Павлик об этом не знал, продолжал упорствовать, поскольку в участке его кормили и поили, а борцы за удобства неимущих приступили ко второму пункту своей немудреной программы, объявив лютую борьбу интеллигенции, как классу, от которого нет решительно никакой пользы. Полицейские участки стали переполняться, кое-как допрошенную интеллигенцию тут же спихивали в тюрьму, а так как Павлик подходил под эту категорию, то в конце концов туда же спихнули и его. Он перепугался, поспешно назвал адрес того, кто мог бы подтвердить его личность, но по указанному адресу проживали уже какие-то коммунары, почему его слезную просьбу и оставили без внимания.

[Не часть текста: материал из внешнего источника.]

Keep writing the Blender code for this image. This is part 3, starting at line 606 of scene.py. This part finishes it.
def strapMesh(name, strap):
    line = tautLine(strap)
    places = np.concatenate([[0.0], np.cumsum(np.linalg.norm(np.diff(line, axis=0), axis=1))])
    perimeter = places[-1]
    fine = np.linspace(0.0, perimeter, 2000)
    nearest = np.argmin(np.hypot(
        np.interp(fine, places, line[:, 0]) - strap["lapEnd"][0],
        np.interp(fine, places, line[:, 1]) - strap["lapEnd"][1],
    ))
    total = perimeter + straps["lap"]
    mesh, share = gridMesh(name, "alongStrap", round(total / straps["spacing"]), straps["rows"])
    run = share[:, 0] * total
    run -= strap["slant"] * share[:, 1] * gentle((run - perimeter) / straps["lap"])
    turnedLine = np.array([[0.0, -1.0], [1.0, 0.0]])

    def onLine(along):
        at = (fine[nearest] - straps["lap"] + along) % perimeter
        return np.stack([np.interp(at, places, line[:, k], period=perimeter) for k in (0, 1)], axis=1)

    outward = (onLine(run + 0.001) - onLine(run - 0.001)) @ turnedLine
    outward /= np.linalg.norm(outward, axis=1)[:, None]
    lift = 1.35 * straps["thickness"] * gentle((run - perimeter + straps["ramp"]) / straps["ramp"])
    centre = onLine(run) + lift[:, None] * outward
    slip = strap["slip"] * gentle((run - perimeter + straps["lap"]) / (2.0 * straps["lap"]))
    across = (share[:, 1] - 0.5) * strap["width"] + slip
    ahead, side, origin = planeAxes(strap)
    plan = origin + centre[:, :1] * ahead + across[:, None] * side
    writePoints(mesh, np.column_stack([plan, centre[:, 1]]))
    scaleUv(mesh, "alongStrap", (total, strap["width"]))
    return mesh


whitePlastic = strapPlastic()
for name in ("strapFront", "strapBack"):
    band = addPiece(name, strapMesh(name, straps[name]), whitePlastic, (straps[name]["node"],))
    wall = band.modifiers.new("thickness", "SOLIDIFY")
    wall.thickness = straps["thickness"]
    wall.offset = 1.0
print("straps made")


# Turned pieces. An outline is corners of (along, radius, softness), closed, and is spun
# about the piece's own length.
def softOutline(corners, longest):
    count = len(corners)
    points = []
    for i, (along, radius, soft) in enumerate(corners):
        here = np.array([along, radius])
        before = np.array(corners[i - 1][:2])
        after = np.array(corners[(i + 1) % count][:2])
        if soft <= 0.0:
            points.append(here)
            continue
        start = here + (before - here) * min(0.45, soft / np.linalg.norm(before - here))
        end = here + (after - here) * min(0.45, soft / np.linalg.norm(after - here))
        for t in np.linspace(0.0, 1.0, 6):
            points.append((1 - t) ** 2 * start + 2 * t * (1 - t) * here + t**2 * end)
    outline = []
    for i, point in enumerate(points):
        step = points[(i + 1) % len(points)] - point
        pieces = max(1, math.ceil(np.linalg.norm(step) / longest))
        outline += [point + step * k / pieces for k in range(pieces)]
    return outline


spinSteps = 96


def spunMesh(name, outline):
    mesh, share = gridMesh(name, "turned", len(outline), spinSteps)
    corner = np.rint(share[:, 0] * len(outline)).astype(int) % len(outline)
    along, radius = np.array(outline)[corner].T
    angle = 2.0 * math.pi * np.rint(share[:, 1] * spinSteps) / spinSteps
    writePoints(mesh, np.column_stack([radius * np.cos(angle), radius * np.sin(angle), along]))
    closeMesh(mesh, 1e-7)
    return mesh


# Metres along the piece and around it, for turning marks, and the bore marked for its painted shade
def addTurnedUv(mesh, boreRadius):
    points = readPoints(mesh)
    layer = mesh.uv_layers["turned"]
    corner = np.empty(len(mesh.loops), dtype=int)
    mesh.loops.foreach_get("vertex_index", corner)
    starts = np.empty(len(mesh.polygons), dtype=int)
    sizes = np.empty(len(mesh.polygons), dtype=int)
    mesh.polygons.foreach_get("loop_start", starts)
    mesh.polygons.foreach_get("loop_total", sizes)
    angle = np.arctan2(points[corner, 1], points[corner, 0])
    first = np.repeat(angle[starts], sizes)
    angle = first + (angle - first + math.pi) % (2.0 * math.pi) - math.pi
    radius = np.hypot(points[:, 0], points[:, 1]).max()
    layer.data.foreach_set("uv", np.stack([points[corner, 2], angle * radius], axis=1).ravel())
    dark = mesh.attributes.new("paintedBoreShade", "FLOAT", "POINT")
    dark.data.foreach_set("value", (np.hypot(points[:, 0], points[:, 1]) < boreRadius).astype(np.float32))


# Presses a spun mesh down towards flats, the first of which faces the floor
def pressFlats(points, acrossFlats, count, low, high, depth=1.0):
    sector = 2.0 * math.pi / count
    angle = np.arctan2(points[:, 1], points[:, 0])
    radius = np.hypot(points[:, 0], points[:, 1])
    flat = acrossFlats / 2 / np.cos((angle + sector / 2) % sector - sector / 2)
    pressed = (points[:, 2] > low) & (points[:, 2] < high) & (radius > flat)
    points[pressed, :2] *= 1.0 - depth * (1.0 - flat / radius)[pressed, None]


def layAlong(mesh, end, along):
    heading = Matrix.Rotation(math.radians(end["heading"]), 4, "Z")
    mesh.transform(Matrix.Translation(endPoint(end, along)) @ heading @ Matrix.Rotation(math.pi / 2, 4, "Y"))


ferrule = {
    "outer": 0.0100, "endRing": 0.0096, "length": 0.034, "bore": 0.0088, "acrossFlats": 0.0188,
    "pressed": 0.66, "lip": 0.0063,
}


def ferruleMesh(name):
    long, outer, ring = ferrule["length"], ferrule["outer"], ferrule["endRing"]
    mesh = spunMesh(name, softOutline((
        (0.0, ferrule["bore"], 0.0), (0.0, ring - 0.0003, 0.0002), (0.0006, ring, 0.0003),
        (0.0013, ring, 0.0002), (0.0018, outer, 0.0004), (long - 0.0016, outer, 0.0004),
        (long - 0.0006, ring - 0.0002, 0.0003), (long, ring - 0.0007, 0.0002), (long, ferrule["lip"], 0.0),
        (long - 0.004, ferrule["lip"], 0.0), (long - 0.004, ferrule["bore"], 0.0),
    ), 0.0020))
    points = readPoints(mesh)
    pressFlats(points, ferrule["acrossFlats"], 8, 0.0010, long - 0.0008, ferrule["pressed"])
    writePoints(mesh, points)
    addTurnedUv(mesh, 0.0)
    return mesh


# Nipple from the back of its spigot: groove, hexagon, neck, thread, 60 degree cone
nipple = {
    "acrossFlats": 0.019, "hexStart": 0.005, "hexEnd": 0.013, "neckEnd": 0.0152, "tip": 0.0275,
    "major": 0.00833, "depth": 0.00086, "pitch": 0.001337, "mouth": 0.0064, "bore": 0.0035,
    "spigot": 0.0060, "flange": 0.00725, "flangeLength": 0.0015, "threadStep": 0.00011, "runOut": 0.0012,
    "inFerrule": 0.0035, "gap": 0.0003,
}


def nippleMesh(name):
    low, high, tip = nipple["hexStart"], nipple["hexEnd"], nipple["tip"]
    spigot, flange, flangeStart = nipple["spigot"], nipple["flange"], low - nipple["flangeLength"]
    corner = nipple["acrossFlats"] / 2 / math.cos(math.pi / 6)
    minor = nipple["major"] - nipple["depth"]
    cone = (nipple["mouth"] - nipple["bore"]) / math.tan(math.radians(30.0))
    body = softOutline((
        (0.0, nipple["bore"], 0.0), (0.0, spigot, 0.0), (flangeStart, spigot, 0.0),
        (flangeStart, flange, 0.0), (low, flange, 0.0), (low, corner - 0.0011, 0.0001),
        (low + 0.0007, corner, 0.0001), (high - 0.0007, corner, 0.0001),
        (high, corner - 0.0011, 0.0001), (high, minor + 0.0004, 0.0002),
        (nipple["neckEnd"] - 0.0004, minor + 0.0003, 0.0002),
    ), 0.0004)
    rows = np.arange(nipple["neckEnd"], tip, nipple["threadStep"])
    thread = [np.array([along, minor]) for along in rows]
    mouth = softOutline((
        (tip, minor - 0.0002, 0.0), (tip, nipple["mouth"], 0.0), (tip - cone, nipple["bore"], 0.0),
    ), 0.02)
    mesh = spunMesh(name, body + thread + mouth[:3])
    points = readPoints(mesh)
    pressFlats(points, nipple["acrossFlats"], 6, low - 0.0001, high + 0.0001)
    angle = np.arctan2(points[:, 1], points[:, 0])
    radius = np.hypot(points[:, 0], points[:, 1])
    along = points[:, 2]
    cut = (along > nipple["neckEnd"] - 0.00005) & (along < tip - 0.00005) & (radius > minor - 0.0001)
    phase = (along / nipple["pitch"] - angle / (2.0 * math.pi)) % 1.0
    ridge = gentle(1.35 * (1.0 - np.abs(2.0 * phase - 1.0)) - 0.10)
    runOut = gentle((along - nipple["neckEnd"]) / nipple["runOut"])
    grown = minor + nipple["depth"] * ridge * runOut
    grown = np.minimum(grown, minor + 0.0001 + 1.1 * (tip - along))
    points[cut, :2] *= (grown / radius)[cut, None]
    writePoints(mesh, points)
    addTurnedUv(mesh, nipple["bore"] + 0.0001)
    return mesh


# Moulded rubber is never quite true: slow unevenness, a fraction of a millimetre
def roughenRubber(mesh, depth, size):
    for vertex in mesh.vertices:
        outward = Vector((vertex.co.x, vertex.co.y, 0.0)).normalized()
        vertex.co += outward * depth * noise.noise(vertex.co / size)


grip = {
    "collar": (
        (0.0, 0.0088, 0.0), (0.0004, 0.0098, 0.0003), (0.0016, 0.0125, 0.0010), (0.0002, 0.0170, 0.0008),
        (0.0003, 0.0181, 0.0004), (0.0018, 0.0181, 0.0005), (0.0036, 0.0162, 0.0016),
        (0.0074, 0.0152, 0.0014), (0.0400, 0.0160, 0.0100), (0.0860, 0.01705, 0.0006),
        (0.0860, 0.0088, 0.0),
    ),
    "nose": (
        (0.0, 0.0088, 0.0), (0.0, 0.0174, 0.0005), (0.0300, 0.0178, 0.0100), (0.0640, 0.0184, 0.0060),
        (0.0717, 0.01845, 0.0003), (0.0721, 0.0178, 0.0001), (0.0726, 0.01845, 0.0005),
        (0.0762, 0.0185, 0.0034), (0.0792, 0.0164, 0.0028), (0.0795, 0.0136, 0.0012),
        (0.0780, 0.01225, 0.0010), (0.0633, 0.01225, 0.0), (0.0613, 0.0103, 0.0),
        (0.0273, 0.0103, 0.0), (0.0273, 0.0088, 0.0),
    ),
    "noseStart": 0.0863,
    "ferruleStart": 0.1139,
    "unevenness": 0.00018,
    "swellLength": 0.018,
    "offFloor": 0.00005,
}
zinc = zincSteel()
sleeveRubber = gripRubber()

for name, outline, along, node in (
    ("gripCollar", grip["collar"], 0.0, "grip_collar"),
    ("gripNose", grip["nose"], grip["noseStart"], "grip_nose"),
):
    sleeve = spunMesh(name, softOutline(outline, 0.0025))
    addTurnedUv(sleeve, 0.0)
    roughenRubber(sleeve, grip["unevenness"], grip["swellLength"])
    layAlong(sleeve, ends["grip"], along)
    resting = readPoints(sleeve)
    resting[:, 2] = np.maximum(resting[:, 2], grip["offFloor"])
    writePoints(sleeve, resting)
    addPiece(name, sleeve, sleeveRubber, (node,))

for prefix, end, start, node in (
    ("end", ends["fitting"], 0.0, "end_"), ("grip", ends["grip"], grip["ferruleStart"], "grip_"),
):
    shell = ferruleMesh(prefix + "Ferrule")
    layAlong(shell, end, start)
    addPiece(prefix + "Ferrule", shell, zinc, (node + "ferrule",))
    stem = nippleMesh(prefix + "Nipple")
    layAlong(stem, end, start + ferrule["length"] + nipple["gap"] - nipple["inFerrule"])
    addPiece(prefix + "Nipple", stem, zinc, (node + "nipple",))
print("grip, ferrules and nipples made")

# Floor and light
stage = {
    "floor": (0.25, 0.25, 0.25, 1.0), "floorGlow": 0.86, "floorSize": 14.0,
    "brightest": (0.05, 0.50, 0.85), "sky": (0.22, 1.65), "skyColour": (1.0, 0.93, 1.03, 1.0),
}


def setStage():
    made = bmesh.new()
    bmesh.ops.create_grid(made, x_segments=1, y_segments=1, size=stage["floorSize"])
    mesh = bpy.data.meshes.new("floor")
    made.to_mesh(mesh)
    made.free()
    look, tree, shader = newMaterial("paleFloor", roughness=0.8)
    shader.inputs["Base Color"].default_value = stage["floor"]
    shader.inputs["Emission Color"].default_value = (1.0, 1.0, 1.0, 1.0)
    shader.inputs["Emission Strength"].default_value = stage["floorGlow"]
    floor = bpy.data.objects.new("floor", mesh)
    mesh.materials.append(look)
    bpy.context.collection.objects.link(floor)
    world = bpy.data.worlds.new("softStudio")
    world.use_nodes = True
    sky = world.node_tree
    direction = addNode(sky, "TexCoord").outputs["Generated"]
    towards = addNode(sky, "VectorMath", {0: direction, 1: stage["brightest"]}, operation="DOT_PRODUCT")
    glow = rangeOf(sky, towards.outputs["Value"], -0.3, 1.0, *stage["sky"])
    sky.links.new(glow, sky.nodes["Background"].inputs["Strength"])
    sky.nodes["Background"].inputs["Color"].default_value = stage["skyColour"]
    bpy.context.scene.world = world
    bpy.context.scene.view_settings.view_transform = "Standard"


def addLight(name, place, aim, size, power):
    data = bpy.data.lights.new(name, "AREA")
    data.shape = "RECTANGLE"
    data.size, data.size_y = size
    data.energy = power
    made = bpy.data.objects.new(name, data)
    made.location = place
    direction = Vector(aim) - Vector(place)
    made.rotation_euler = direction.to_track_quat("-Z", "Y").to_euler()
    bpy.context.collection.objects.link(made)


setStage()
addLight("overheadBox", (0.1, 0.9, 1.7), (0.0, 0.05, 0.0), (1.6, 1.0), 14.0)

Тут, как на грех, власть снова переменилась и стала сажать в тюрьмы вчерашних социально-близких, которых во всем просвещенном мире называли просто уголовниками. Интеллигенцию стали отпускать после легкой проверки, но Павлика это не коснулось, поскольку его уже успели зарегистрировать в участке, как беспаспортного бродягу.
Вначале было сносно. Дружно хлебали баланду, возмущались несправедливостью, горевали, гадали, спорили. Блатные играли в карты и никого не трогали, потому что деньги пока путешествовали по кругу. Но потом стали все чаще задерживаться в одних руках, матерщина начала крепчать, а в конечном итоге проигравшиеся блатняки начали все чаще нехорошо оглядываться на прочую публику. Наконец, не выдержав, один из них вскочил, неожиданно схватил Павлика за шинель и заорал:
— Ставлю на кон!
Ставка была принята, с Павлика сорвали шинель, которая через два круга уплыла в собственность снявшего банк. Павлик кричал, остальные возмущались не столь громко, но игра тем не менее продолжалась с прежним азартом.
Павлик кричал, пытался сопротивляться, получал по шее, а сорванные с него вещи неумолимо оказывались чьей-то собственностью. Когда Павлик остался в одной нательной рубашке, босиком, но пока еще — в штанах, он ринулся к двери и забил в нее кулаками.
— Откройте!.. Откройте!..
Повезло, в коридоре охранник оказался. Открыл.